### Problem statement
Nothing outside the stretch should be returned: give exactly the lines from the line containing "box = item.Shape.BoundBox" through the line containing "bpy.data.objects.remove(obj)", including both.

### Dataset extract
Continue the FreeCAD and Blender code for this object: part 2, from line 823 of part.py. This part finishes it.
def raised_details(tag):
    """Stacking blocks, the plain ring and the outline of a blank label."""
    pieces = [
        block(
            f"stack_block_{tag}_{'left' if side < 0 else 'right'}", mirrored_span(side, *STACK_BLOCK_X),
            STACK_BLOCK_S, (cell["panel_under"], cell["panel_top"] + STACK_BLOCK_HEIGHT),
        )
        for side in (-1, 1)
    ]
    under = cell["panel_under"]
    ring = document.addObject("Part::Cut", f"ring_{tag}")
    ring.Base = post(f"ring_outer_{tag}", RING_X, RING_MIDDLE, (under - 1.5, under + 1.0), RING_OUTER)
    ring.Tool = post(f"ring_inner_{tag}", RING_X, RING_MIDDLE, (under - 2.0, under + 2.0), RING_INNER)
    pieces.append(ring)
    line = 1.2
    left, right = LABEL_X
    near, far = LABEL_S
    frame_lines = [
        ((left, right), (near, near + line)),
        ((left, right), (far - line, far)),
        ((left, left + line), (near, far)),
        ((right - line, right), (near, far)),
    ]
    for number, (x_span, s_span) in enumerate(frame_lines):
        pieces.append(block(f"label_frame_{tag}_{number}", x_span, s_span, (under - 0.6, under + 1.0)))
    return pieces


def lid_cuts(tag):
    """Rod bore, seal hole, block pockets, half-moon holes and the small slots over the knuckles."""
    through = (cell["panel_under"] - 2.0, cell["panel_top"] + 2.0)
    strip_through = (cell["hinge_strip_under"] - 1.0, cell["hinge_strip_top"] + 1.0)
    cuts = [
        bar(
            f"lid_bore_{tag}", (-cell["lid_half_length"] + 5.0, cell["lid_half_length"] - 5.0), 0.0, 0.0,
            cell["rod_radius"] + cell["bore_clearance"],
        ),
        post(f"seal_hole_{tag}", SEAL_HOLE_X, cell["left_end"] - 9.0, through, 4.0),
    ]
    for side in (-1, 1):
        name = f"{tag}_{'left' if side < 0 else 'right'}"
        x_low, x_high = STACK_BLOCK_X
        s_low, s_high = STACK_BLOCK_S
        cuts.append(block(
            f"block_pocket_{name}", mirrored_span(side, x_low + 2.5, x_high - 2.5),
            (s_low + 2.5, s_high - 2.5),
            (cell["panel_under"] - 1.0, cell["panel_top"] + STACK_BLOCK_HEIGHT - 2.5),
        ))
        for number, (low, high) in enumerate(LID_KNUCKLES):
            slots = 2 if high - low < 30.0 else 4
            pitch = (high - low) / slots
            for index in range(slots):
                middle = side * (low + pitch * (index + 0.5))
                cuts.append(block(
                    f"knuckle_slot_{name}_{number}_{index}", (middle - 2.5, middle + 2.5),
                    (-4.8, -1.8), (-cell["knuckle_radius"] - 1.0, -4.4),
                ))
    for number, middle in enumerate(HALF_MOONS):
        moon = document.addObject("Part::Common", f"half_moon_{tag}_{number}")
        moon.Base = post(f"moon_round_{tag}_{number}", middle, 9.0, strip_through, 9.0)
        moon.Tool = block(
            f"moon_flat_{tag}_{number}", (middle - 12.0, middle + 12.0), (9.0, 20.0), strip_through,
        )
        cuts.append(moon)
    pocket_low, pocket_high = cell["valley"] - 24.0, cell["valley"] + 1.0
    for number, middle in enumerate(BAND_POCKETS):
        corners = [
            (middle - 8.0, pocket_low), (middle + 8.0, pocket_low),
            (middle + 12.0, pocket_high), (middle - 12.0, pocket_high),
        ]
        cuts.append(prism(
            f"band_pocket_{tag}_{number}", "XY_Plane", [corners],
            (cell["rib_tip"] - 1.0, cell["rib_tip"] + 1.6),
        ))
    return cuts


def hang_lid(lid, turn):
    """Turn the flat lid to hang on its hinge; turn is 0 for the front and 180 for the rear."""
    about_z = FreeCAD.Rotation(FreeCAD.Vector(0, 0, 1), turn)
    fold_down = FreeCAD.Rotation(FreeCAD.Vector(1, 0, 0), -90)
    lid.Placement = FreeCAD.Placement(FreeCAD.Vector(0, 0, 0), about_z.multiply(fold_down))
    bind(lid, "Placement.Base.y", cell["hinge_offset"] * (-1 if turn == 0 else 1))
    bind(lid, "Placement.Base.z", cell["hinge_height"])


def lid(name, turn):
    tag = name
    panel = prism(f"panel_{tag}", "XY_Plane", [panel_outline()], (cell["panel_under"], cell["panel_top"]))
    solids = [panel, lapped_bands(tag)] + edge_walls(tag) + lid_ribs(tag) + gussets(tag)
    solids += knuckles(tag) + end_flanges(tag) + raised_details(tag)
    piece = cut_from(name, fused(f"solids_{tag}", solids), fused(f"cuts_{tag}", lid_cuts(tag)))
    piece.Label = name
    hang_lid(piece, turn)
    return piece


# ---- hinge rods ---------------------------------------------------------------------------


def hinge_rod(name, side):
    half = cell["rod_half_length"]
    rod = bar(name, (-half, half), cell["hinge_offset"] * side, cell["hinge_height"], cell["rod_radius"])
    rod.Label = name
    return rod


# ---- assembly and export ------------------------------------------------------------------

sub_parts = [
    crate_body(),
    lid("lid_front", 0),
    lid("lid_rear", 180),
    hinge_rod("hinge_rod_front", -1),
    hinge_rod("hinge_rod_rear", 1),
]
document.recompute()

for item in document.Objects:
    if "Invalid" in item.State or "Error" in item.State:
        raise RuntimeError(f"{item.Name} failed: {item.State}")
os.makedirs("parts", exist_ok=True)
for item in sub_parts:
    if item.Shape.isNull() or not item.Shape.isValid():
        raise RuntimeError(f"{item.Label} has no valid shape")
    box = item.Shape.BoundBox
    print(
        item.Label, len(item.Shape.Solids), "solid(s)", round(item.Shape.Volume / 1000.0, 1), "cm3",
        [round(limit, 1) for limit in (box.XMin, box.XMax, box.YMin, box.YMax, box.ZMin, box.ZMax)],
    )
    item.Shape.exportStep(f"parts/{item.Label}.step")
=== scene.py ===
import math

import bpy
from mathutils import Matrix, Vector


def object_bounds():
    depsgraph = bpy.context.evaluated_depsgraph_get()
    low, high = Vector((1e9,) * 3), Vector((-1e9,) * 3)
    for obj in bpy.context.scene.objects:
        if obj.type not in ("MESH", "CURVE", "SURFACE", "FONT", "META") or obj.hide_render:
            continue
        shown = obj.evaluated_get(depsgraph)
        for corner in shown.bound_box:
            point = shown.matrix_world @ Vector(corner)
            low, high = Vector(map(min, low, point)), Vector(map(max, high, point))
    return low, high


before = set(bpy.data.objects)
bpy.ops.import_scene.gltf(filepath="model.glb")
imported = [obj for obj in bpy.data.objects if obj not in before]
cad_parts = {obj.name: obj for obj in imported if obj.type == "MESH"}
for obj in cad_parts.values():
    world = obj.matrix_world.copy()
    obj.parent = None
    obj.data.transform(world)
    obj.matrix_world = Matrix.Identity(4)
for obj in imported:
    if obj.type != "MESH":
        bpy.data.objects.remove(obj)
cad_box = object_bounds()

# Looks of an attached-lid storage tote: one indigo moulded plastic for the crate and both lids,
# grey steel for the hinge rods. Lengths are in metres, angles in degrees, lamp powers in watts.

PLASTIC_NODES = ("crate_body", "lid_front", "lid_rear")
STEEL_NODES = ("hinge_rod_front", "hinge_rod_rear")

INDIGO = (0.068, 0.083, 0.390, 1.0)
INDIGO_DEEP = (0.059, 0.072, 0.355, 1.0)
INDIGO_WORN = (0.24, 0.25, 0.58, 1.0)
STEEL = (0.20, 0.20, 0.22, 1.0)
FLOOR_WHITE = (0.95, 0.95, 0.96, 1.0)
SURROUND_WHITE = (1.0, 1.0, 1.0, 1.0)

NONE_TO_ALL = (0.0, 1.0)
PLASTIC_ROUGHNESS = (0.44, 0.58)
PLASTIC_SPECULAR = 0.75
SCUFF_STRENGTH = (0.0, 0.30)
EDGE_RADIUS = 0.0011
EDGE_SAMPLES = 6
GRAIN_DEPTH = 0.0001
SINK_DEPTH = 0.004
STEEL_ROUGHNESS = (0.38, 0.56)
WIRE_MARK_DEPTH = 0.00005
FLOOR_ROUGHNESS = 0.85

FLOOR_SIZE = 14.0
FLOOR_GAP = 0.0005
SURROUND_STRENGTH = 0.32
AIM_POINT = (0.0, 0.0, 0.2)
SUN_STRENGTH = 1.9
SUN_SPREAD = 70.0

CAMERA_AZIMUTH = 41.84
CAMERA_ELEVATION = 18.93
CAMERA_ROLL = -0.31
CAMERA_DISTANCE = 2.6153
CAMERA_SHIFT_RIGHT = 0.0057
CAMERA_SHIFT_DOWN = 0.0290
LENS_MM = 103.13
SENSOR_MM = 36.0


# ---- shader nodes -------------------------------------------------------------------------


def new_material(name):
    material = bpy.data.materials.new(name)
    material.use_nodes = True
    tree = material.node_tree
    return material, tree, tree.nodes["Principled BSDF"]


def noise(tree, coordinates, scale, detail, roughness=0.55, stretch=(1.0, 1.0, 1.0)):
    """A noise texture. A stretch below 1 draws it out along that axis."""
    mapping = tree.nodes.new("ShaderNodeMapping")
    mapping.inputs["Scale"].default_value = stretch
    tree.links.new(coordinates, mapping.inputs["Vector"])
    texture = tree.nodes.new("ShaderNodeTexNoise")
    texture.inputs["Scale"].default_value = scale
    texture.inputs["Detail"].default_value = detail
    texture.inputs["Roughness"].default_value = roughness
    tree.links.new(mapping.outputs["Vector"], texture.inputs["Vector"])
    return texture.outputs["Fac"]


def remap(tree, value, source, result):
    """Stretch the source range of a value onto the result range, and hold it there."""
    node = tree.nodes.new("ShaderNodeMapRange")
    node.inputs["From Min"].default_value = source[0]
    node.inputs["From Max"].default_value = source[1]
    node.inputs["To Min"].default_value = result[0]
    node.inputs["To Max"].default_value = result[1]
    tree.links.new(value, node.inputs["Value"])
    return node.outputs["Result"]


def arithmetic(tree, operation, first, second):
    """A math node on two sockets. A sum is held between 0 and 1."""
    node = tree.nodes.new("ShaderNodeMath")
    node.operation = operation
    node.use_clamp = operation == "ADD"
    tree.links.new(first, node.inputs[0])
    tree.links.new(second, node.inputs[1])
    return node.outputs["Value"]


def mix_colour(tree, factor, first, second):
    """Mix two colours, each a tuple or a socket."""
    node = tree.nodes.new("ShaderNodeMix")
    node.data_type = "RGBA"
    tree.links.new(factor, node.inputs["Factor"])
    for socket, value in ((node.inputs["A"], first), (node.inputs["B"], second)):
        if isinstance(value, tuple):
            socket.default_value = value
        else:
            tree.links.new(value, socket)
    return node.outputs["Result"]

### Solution
    box = item.Shape.BoundBox
    print(
        item.Label, len(item.Shape.Solids), "solid(s)", round(item.Shape.Volume / 1000.0, 1), "cm3",
        [round(limit, 1) for limit in (box.XMin, box.XMax, box.YMin, box.YMax, box.ZMin, box.ZMax)],
    )
    item.Shape.exportStep(f"parts/{item.Label}.step")
=== scene.py ===
import math

import bpy
from mathutils import Matrix, Vector


def object_bounds():
    depsgraph = bpy.context.evaluated_depsgraph_get()
    low, high = Vector((1e9,) * 3), Vector((-1e9,) * 3)
    for obj in bpy.context.scene.objects:
        if obj.type not in ("MESH", "CURVE", "SURFACE", "FONT", "META") or obj.hide_render:
            continue
        shown = obj.evaluated_get(depsgraph)
        for corner in shown.bound_box:
            point = shown.matrix_world @ Vector(corner)
            low, high = Vector(map(min, low, point)), Vector(map(max, high, point))
    return low, high


before = set(bpy.data.objects)
bpy.ops.import_scene.gltf(filepath="model.glb")
imported = [obj for obj in bpy.data.objects if obj not in before]
cad_parts = {obj.name: obj for obj in imported if obj.type == "MESH"}
for obj in cad_parts.values():
    world = obj.matrix_world.copy()
    obj.parent = None
    obj.data.transform(world)
    obj.matrix_world = Matrix.Identity(4)
for obj in imported:
    if obj.type != "MESH":
        bpy.data.objects.remove(obj)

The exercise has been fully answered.